Results
-
9MFY15 gross revenue of RM301.5m was translated into normalised net profit of RM180.3m, accounting for 74.6% and 73.9% of HLIB and consensus FY forecasts, respectively.
Deviations
Dividends
-
None. Normally declared in 2nd and 4th quarter.
Highlights
-
9M15 revenue grew by 3.0% yoy on the back of positive contribution by both segment – mall +3.1% yoy and office +1.7% yoy; partially offset by decline in other revenue of - 4.8% yoy.
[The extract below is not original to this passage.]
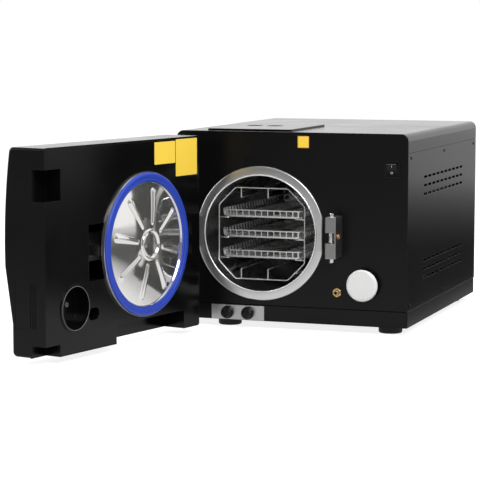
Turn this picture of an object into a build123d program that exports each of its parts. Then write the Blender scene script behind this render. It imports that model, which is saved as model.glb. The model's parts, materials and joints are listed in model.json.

We understand that other revenue dropped was due to lower advertising revenue arising from tight budget.
-
Cumulatively, operating expense also increased due to higher maintenance expense (floor upgrading exercise at Level 1) and recognition of credit to electricity charges given by TNB last year on one of the electricity metering system.
-
Occupancy rate for both properties experienced marginal decline but still at manageable level (Figure #7).
-
Management also shared that approximately RM10.3m will be allocated this year for creation of new drop off entrance at Jalan Bukit Bintang as well as continuous toilets upgrading works and enhancement to its common corridor.
-
Outlook on retail remain challenging largely due to weakening ringgit which results in higher import cost.
Risks
-
Limited portfolio diversification (in terms of market segment) and internal pipeline
-
Intensifying competition
-
Exposure to rising inflation.
Forecasts
Rating
HOLD , TP: RM1.47 Positives:
-
Enjoys the largest direct exposure to the super-prime Bukit Bintang stretch via Pavilion Mall.
-
Strong branding and rental reversions.
-
Well-managed tenant mix. Negatives:
-
Over-supply of office space in Klang Valley.
Negatives
-
consumer sentiment as a result of GST implementation.
Valuation
-
Maintain HOLD recommendation on the equity and unchanged TP of RM1.47.
-
Targeted yield remains at 5.7%, derived from historical average yield spread of Pavilion REIT and 7-year MGS.